● Dataset excerpt

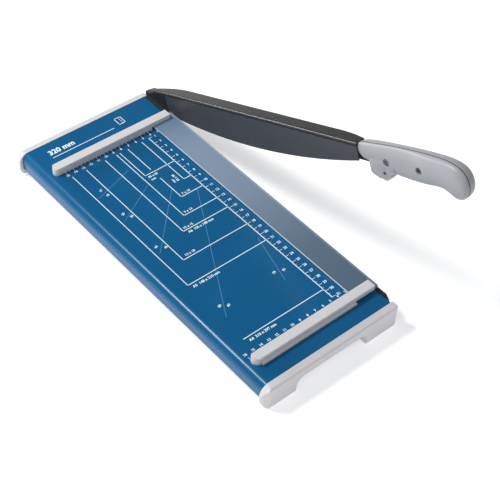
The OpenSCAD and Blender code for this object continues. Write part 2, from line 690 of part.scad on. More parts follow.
// One half of the grip, from the parting plane out to its reach
module grip_half(reach) {
    k = grip_ring + 1;
    n = len(grip_stations);
    points = [for (g = grip_stations) for (j = [0:grip_ring]) grip_point(g, reach, 180 * j / grip_ring)];
    skin = [for (i = [0:n - 2]) for (j = [0:grip_ring - 1])
        each [[i * k + j, i * k + j + 1, (i + 1) * k + j + 1], [i * k + j, (i + 1) * k + j + 1, (i + 1) * k + j]]];
    flat = [for (i = [0:n - 2]) [i * k, (i + 1) * k, (i + 1) * k + grip_ring, i * k + grip_ring]];
    ends = [[for (j = [0:grip_ring]) grip_ring - j], [for (j = [0:grip_ring]) (n - 1) * k + j]];
    faces = concat(skin, flat, ends);
    polyhedron(points, reach > 0 ? faces : [for (f = faces) [for (i = [len(f) - 1:-1:0]) f[i]]]);
}
module lug_outline() {
    polygon(rounded([[grip_s0 + 14, 8, 0], [grip_s0 + 14, -7, 3], [grip_s0 + 26, -11, 3],
        [grip_s0 + 46, -3, 2], [grip_s0 + 46, 8, 0]]));
}
module lug_ring(x0, x1) {
    at_arm(x0, lug_s, lug_h) cylinder(r = buffer_r + 1.6, h = x1 - x0);
}
module tang_pocket() {
    gap = 0.15;
    s0 = grip_s0 - 5;
    s1 = grip_s0 + tang_len + gap;
    arm_plate(web_x - gap, web_out + 1)
        polygon([[s0, tang_h0 - gap], [s1, tang_h0 - gap], [s1, tang_h1 + gap], [s0, tang_h1 + gap]]);
}
// The two screw places of the handle, from x outwards
module at_grip_screws(x) {
    for (i = [0, 1]) at_arm(x, grip_screw_s[i], grip_screw_h[i]) children();
}
module handle_inner_half() {
    color("gainsboro") in_arm() difference() {
        union() {
            grip_half(-grip_in);
            arm_plate(clear_x, web_out) lug_outline();
            lug_ring(clear_x, web_out);
        }
        tang_pocket();
        at_arm(-20, lug_s, lug_h) cylinder(r = buffer_r, h = 40);
        at_grip_screws(-20) cylinder(r = m4_hole_r, h = 40);
        at_grip_screws(-20) cylinder(r = grip_head_r + 0.1, h = 20 + grip_seat_x);
    }
}
nut_seat_x = web_out + 8;               // where the nuts sit in the outer half
grip_seat_x = web_x - 0.8;              // where the screw heads sit in the inner half
grip_head_r = 3.3;
grip_head_h = 1;
grip_nut_r = 4.2;                       // corner radius of the nuts' seats
grip_nut_h = 3.2;
module handle_outer_half() {
    color("gainsboro") in_arm() difference() {
        union() {
            grip_half(grip_out);
            arm_plate(web_out, web_out + lug_w) lug_outline();
            lug_ring(web_out, web_out + lug_w);
        }
        at_arm(-20, lug_s, lug_h) cylinder(r = buffer_r, h = 40);
        at_grip_screws(web_out - 1) cylinder(r = m4_hole_r, h = nut_seat_x - web_out + 2);
        at_grip_screws(nut_seat_x) hexagon(grip_nut_r, 30);
    }
}
module handle_screws() {
    color("silver") in_arm() at_grip_screws(grip_seat_x)
        pan_screw(m4_r, nut_seat_x + grip_nut_h - 0.4 - grip_seat_x, grip_head_r, grip_head_h);
}
module handle_nuts() {
    color("silver") in_arm() at_grip_screws(nut_seat_x) difference() {
        hexagon(grip_nut_r - seat_gap, grip_nut_h);
        translate([0, 0, -eps]) cylinder(r = m4_r, h = grip_nut_h + 2 * eps);
    }
}
module lug_buffer() {
    color("lightgray") in_arm() at_arm(clear_x, lug_s, lug_h) difference() {
        cylinder(r = buffer_r - seat_gap, h = web_out + lug_w + 0.6 - clear_x);
        translate([0, 0, -eps]) cylinder(r = buffer_r * 0.4, h = 2);
    }
}

table_panel();
near_end_cap();
far_end_cap();
rubber_pads();
cap_screws();
weld_nuts();
far_fence();
near_fence();
fence_screws();
guard_spacers();
finger_guard();
fixed_blade();
fixed_blade_screws();
pivot_plate();
pivot_plate_screws();
stop_pin();
pivot_bolt();
disc_spring();
pivot_washer();
pivot_nut();
pivot_bush();
blade_arm();
knife();
knife_rivets();
handle_inner_half();
handle_outer_half();
handle_screws();
handle_nuts();
lug_buffer();
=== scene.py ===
import json
import math

import bmesh
import bpy
from mathutils import Matrix, Vector


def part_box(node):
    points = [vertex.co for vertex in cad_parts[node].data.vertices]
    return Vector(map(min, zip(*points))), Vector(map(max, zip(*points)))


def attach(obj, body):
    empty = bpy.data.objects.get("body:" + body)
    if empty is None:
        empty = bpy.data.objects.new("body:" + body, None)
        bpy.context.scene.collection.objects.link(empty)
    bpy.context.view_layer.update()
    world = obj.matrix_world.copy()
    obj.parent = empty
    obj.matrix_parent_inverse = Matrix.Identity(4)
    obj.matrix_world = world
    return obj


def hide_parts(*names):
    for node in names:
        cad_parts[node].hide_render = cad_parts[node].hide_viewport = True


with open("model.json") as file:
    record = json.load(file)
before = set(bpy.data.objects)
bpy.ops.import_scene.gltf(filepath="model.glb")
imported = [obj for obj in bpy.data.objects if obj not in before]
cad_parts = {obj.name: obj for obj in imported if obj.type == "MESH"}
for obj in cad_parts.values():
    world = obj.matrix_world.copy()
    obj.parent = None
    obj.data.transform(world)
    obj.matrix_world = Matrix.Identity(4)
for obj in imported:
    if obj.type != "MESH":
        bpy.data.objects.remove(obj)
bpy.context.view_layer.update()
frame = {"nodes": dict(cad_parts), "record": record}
scene = bpy.context.scene
nodes = frame["nodes"]
MM = 0.001

# ---- The trimmer's own axes ----
# X = 0 is the cutting plane, Y = 0 the far fence's face, Z = 0 the table top
X0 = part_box("fixed_blade")[1][0]
Y0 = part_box("far_fence")[0][1]
Z0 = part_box("table_panel")[1][2]
CUT_LEN = (Y0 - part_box("near_fence")[1][1]) / MM
JOINT = frame["record"]["behaviour"]["joints"][0]
PIVOT = Vector((X0, JOINT["pos_m"][1], JOINT["pos_m"][2]))
REST = math.radians(-JOINT["range_deg"][0])


def at(x, y, z=0.0):
    """A point in millimetres on the table, as a place in the scene."""
    return Vector((X0 + x * MM, Y0 + y * MM, Z0 + z * MM))


def arm_at(x, s, h):
    """A point of the closed arm in millimetres, s from the pivot to the handle, h up from the pivot."""
    c, k = math.cos(REST), math.sin(REST)
    return PIVOT + Vector((x, -s * c + h * k, s * k + h * c)) * MM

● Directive
Write out only the lines that run from the line containing "table_panel();" through the line containing "bpy.data.objects.remove(obj)", both included, exactly as they appear above.

● Response
table_panel();
near_end_cap();
far_end_cap();
rubber_pads();
cap_screws();
weld_nuts();
far_fence();
near_fence();
fence_screws();
guard_spacers();
finger_guard();
fixed_blade();
fixed_blade_screws();
pivot_plate();
pivot_plate_screws();
stop_pin();
pivot_bolt();
disc_spring();
pivot_washer();
pivot_nut();
pivot_bush();
blade_arm();
knife();
knife_rivets();
handle_inner_half();
handle_outer_half();
handle_screws();
handle_nuts();
lug_buffer();
=== scene.py ===
import json
import math

import bmesh
import bpy
from mathutils import Matrix, Vector


def part_box(node):
    points = [vertex.co for vertex in cad_parts[node].data.vertices]
    return Vector(map(min, zip(*points))), Vector(map(max, zip(*points)))


def attach(obj, body):
    empty = bpy.data.objects.get("body:" + body)
    if empty is None:
        empty = bpy.data.objects.new("body:" + body, None)
        bpy.context.scene.collection.objects.link(empty)
    bpy.context.view_layer.update()
    world = obj.matrix_world.copy()
    obj.parent = empty
    obj.matrix_parent_inverse = Matrix.Identity(4)
    obj.matrix_world = world
    return obj


def hide_parts(*names):
    for node in names:
        cad_parts[node].hide_render = cad_parts[node].hide_viewport = True


with open("model.json") as file:
    record = json.load(file)
before = set(bpy.data.objects)
bpy.ops.import_scene.gltf(filepath="model.glb")
imported = [obj for obj in bpy.data.objects if obj not in before]
cad_parts = {obj.name: obj for obj in imported if obj.type == "MESH"}
for obj in cad_parts.values():
    world = obj.matrix_world.copy()
    obj.parent = None
    obj.data.transform(world)
    obj.matrix_world = Matrix.Identity(4)
for obj in imported:
    if obj.type != "MESH":
        bpy.data.objects.remove(obj)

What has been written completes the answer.